# Looking for Lego People



## smile4loubie (May 19, 2010)

Strange question but does anyone have any or now of anyone who have Lego People they don't want or need?? 

Our wedding favours are going to be little lego people and a sweetie but they are so expensive to buy.

I would be eternally grateful for any.


----------



## rspence (May 19, 2010)

*ideas for you*

Hi you may have already tried but you could try posting a 'wanted' on websites like netmums.co.uk, gumtree, freecycle, - you join your local area section - maybe a few of us could post on your behalf in our areas and see if we get any responses?

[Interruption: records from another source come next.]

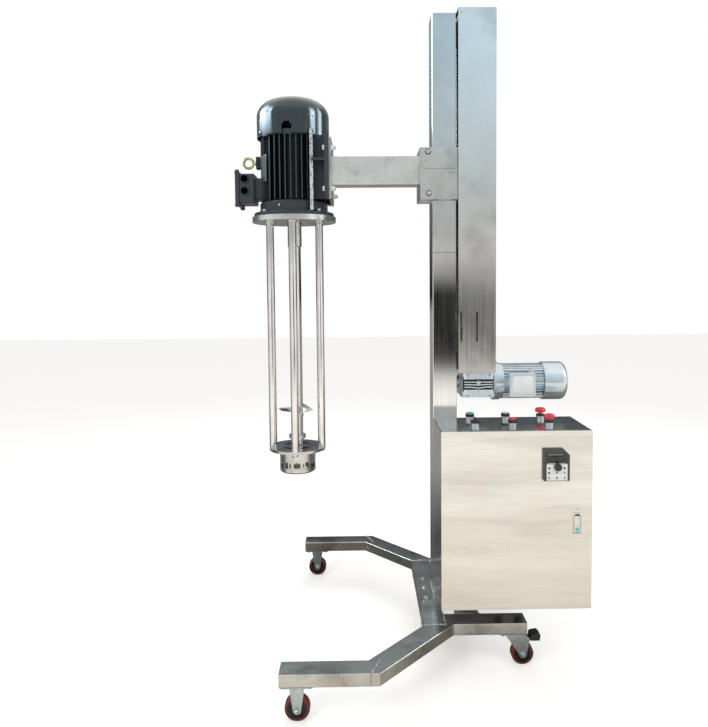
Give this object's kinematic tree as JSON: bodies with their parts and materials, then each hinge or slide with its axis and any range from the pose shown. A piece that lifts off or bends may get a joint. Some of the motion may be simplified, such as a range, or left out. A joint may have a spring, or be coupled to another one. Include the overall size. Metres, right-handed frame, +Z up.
{
  "type": "high shear mixer",
  "caption": "Mobile high shear mixer: motor-driven rotor and stator on tie rods, carried by an arm that a screw raises along a mast, with a control cabinet and a castered base.",
  "frame": {"origin": "on the floor, under the centre of the overall outline", "axes": "+Z up; the mixing head hangs toward -X; the cabinet's door faces -Y"},
  "size_m": [1.201, 1.105, 2.255],
  "materials": {
    "stainless_tube": "satin",
    "stainless_sheet": "brushed",
    "polished_steel": "polished",
    "bolt_steel": "bright",
    "motor_paint": "gloss",
    "yellow_zinc": "satin",
    "gearbox_silver": "satin",
    "bronze": "machined",
    "pad_plastic": "matte",
    "switch_black": "matte",
    "gear_grey": "matte",
    "gland_grey": "matte",
    "control_black": "gloss",
    "teal_cap": "gloss",
    "red_cap": "gloss",
    "keypad_case": "satin",
    "zinc": "satin",
    "wheel_red": "matte",
    "pedal_black": "matte"
  },
  "bodies": {
    "stand": {"crossbeams": "stainless_tube", "outriggers": "stainless_tube", "diagonals": "stainless_tube", "rear_legs": "stainless_tube", "foot_plate": "stainless_tube", "foot_bolts": "bolt_steel", "mast": "stainless_tube", "screw_cover": "stainless_sheet", "bearing_plates": "stainless_sheet", "limit_switches": "switch_black", "lift_gearbox": "gearbox_silver", "lift_motor": "gearbox_silver", "lift_motor_cowl": "gearbox_silver", "cabinet": "stainless_sheet", "switchgear": "gear_grey", "cable_glands": "gland_grey", "door_hinges": "bolt_steel", "control_bases": "control_black", "rigid_forks": "zinc", "swivel_plates": "zinc"},
    "lift_carriage": {"carriage": "stainless_tube", "guide_pads": "pad_plastic", "lifting_nut": "bronze", "arm": "stainless_tube", "arm_cover": "stainless_sheet", "motor_plate": "stainless_sheet", "motor_frame": "motor_paint", "motor_end_shield": "motor_paint", "motor_cowl": "motor_paint", "motor_bolts": "bolt_steel", "terminal_box": "motor_paint", "lifting_eye": "yellow_zinc", "head_flange": "polished_steel", "tie_rods": "polished_steel", "stator_holder": "polished_steel", "stator": "polished_steel"},
    "mixer_rotor": {"motor_rotor": "motor_paint", "mixer_shaft": "polished_steel", "shaft_coupling": "polished_steel", "propeller": "polished_steel", "shear_rotor": "polished_steel"},
    "lifting_screw": {"lifting_screw": "polished_steel"},
    "door": {"door": "stainless_sheet", "keypad": "keypad_case", "door_lock": "zinc"},
    "keypad_knob": {"keypad_knob": "control_black"},
    "lock_handle": {"lock_handle": "zinc"},
    "start_button": {"start_button": "teal_cap"},
    "stop_button": {"stop_button": "red_cap"},
    "selector_knob": {"selector_knob": "control_black"},
    "estop_front": {"estop_front": "red_cap"},
    "estop_rear": {"estop_rear": "red_cap"},
    "swivel_near": {"swivel_fork_near": "zinc"},
    "swivel_far": {"swivel_fork_far": "zinc"},
    "brake_pedal_near": {"brake_pedal_near": "pedal_black"},
    "brake_pedal_far": {"brake_pedal_far": "pedal_black"},
    "wheel_front_near": {"wheel_front_near": "wheel_red"},
    "wheel_front_far": {"wheel_front_far": "wheel_red"},
    "wheel_rear_near": {"wheel_rear_near": "wheel_red"},
    "wheel_rear_far": {"wheel_rear_far": "wheel_red"}
  },
  "joints": [
    {"name": "lift", "type": "slide", "parent": "stand", "child": "lift_carriage", "axis": [0, 0, 1], "range_m": [-0.58, 0.4]},
    {"name": "mixer_spin", "type": "hinge", "parent": "lift_carriage", "child": "mixer_rotor", "pos_m": [-0.3985, 0, 0.842], "axis": [0, 0, 1], "continuous": true},
    {"name": "screw_spin", "type": "hinge", "parent": "stand", "child": "lifting_screw", "pos_m": [0.261, 0, 1.5], "axis": [0, 0, 1], "continuous": true},
    {"name": "door_swing", "type": "hinge", "parent": "stand", "child": "door", "pos_m": [0.103, -0.28, 0.516], "axis": [0, 0, 1], "range_deg": [-110, 0]},
    {"name": "lock_tilt", "type": "hinge", "parent": "door", "child": "lock_handle", "pos_m": [0.5475, -0.291, 0.527], "axis": [1, 0, 0], "range_deg": [-40, 0]},
    {"name": "knob_turn", "type": "hinge", "parent": "door", "child": "keypad_knob", "pos_m": [0.4775, -0.31, 0.7], "axis": [0, 1, 0], "range_deg": [-135, 135]},
    {"name": "start_press", "type": "slide", "parent": "stand", "child": "start_button", "axis": [0, 0, 1], "range_m": [-0.004, 0], "stiffness_N_per_m": 400, "springref_m": 0.001},
    {"name": "stop_press", "type": "slide", "parent": "stand", "child": "stop_button", "axis": [0, 0, 1], "range_m": [-0.004, 0], "stiffness_N_per_m": 400, "springref_m": 0.001},
    {"name": "selector_turn", "type": "hinge", "parent": "stand", "child": "selector_knob", "pos_m": [0.224, -0.207, 0.84], "axis": [0, 0, 1], "range_deg": [-45, 45]},
    {"name": "estop_front_press", "type": "slide", "parent": "stand", "child": "estop_front", "axis": [0, 0, 1], "range_m": [-0.005, 0], "stiffness_N_per_m": 600, "springref_m": 0.001},
    {"name": "estop_rear_press", "type": "slide", "parent": "stand", "child": "estop_rear", "axis": [0, 0, 1], "range_m": [-0.005, 0], "stiffness_N_per_m": 600, "springref_m": 0.001},
    {"name": "swivel_near_turn", "type": "hinge", "parent": "stand", "child": "swivel_near", "pos_m": [0.344, -0.23, 0.105], "axis": [0, 0, 1], "continuous": true},
    {"name": "brake_near_press", "type": "hinge", "parent": "swivel_near", "child": "brake_pedal_near", "pos_m": [0.396, -0.23, 0.092], "axis": [0, 1, 0], "range_deg": [0, 14]},
    {"name": "wheel_front_near_roll", "type": "hinge", "parent": "stand", "child": "wheel_front_near", "pos_m": [-0.363, -0.515, 0.038], "axis": [0, 1, 0], "continuous": true},
    {"name": "wheel_rear_near_roll", "type": "hinge", "parent": "swivel_near", "child": "wheel_rear_near", "pos_m": [0.38, -0.23, 0.038], "axis": [0, 1, 0], "continuous": true},
    {"name": "swivel_far_turn", "type": "hinge", "parent": "stand", "child": "swivel_far", "pos_m": [0.344, 0.23, 0.105], "axis": [0, 0, 1], "continuous": true},
    {"name": "brake_far_press", "type": "hinge", "parent": "swivel_far", "child": "brake_pedal_far", "pos_m": [0.396, 0.23, 0.092], "axis": [0, 1, 0], "range_deg": [0, 14]},
    {"name": "wheel_front_far_roll", "type": "hinge", "parent": "stand", "child": "wheel_front_far", "pos_m": [-0.363, 0.515, 0.038], "axis": [0, 1, 0], "continuous": true},
    {"name": "wheel_rear_far_roll", "type": "hinge", "parent": "swivel_far", "child": "wheel_rear_far", "pos_m": [0.38, 0.23, 0.038], "axis": [0, 1, 0], "continuous": true}
  ],
  "couplings": [
    {"joint": "screw_spin", "follows": "lift", "rad_per_m": -628.32}
  ]
}
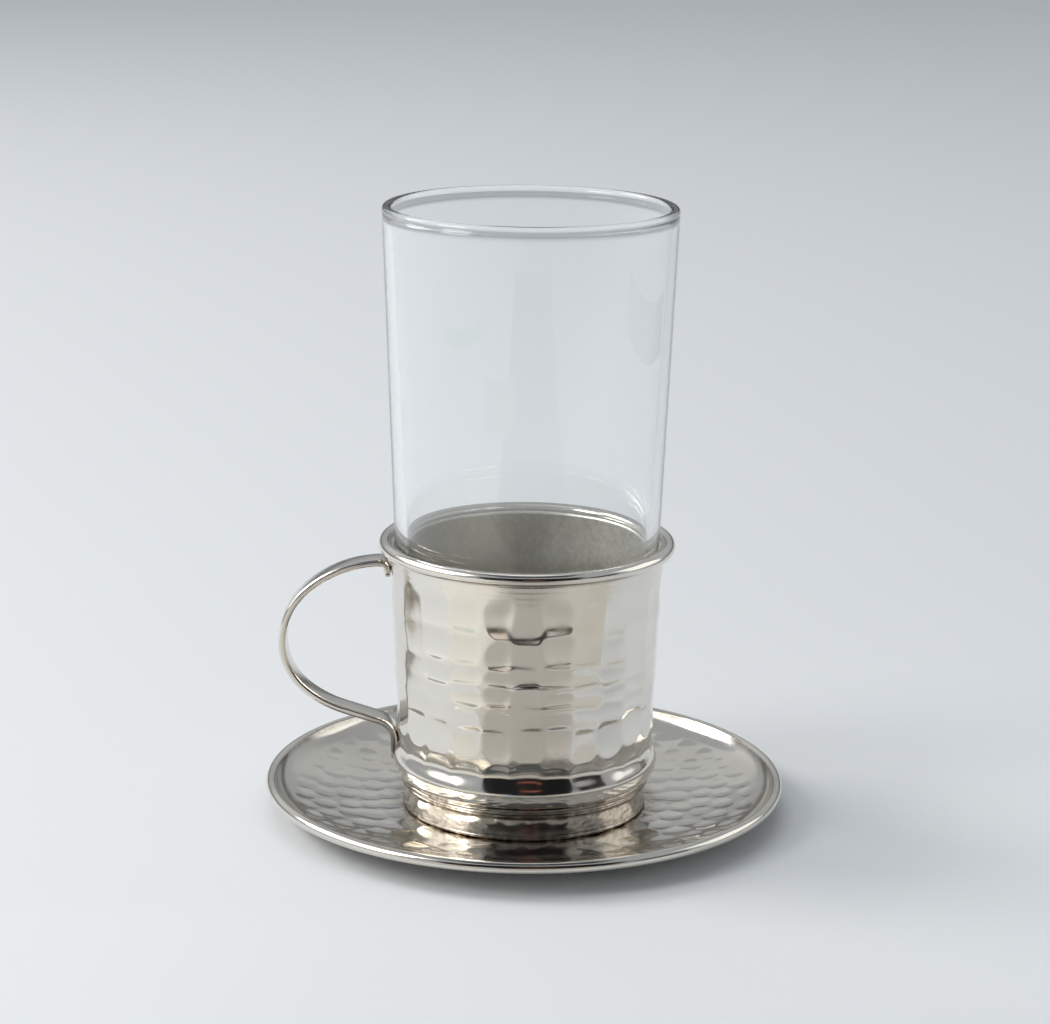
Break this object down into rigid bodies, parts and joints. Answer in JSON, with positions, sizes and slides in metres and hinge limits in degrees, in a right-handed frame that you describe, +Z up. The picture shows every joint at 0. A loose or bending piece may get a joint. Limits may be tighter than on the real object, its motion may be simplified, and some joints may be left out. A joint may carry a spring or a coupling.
{
  "type": "tea glass in a hammered metal holder on a saucer",
  "caption": "Straight clear tumbler standing in a hammered metal holder with a strip handle, on a hammered round saucer.",
  "frame": {"origin": "centre of the saucer's underside, on the surface it stands on", "axes": "+Z up along the common axis of saucer, holder and glass; the handle points along -X; -Y is the side seen from the front"},
  "size_m": [0.11, 0.11, 0.129],
  "materials": {
    "saucer_metal": "nickel-plated, hammered, with a worn satin gloss",
    "holder_metal": "nickel-plated, hammered and polished",
    "handle_metal": "nickel-plated, smooth and polished",
    "clear_glass": "clear colourless glass, fire-polished rim"
  },
  "bodies": {
    "root": {"saucer": "saucer_metal", "holder": "holder_metal", "handle": "handle_metal", "glass": "clear_glass"}
  },
  "joints": []
}
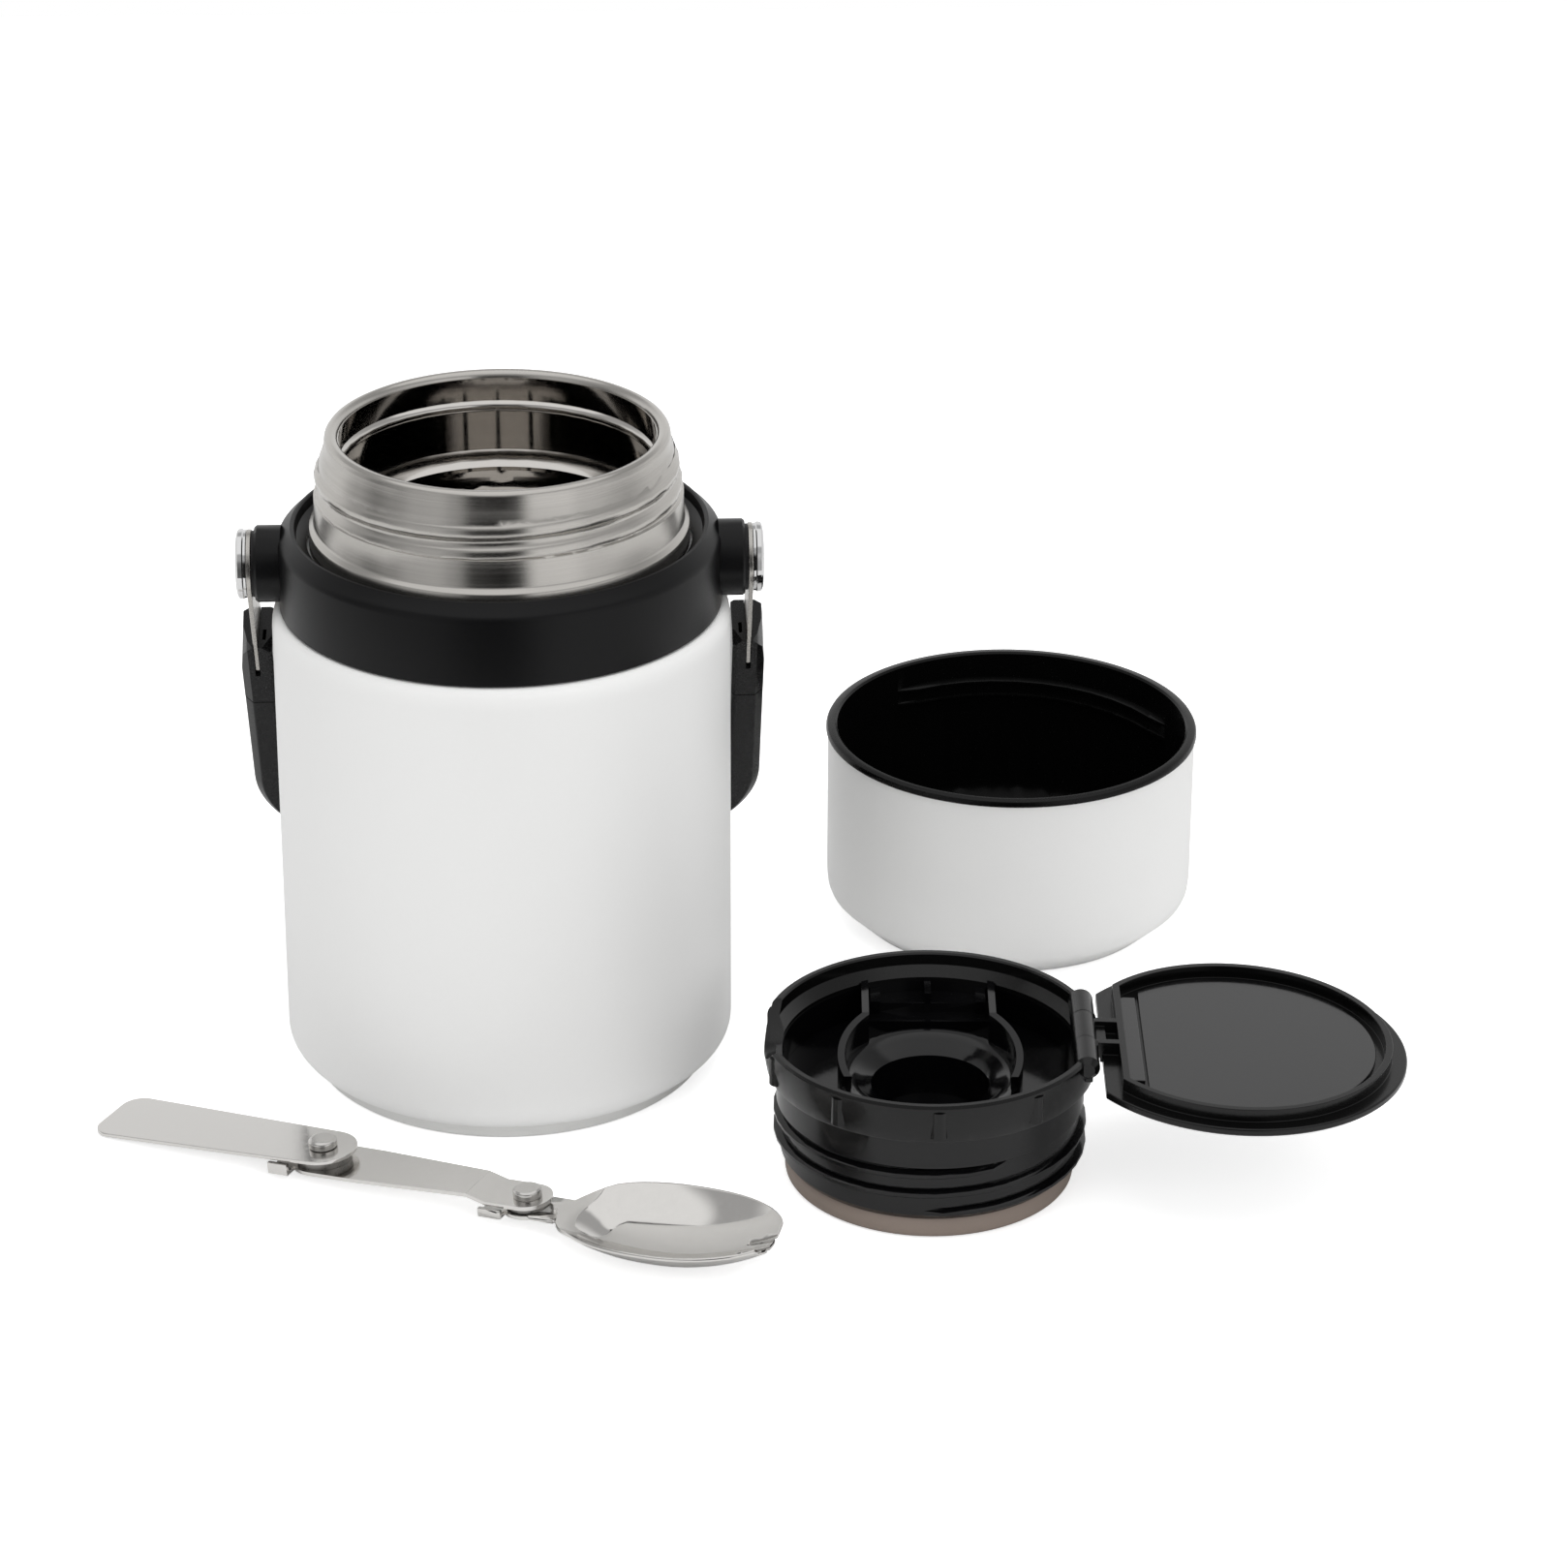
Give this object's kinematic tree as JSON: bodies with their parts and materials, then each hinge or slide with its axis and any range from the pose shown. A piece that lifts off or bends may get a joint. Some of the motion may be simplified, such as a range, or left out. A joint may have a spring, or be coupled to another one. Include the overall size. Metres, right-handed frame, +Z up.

Perhaps thats what you are asking of us! I'll try posting a wanted on my netmums website right now for you.

cool idea for favours.


----------



## smile4loubie (May 20, 2010)

Thank You very much!!! =)


----------



## CarolK (May 28, 2010)

i know that this may not help you loads, but I have got one lego fireman you are welcome to have if its any good. One down, hundreds to go !


----------



## smile4loubie (May 28, 2010)

Yes please!! This would be very helpful!!


----------



## cocacola (May 28, 2010)

Sorry I haven't got any. But a person on Ebay has quite a few for sale http://shop.ebay.co.uk/dizeh/m.html?_nkw=&_armrs=1&_from=&_ipg=&_trksid=p4340


----------



## CarolK (May 28, 2010)

if you want to pm me your name and address, I will pop in post for you - no problem.


----------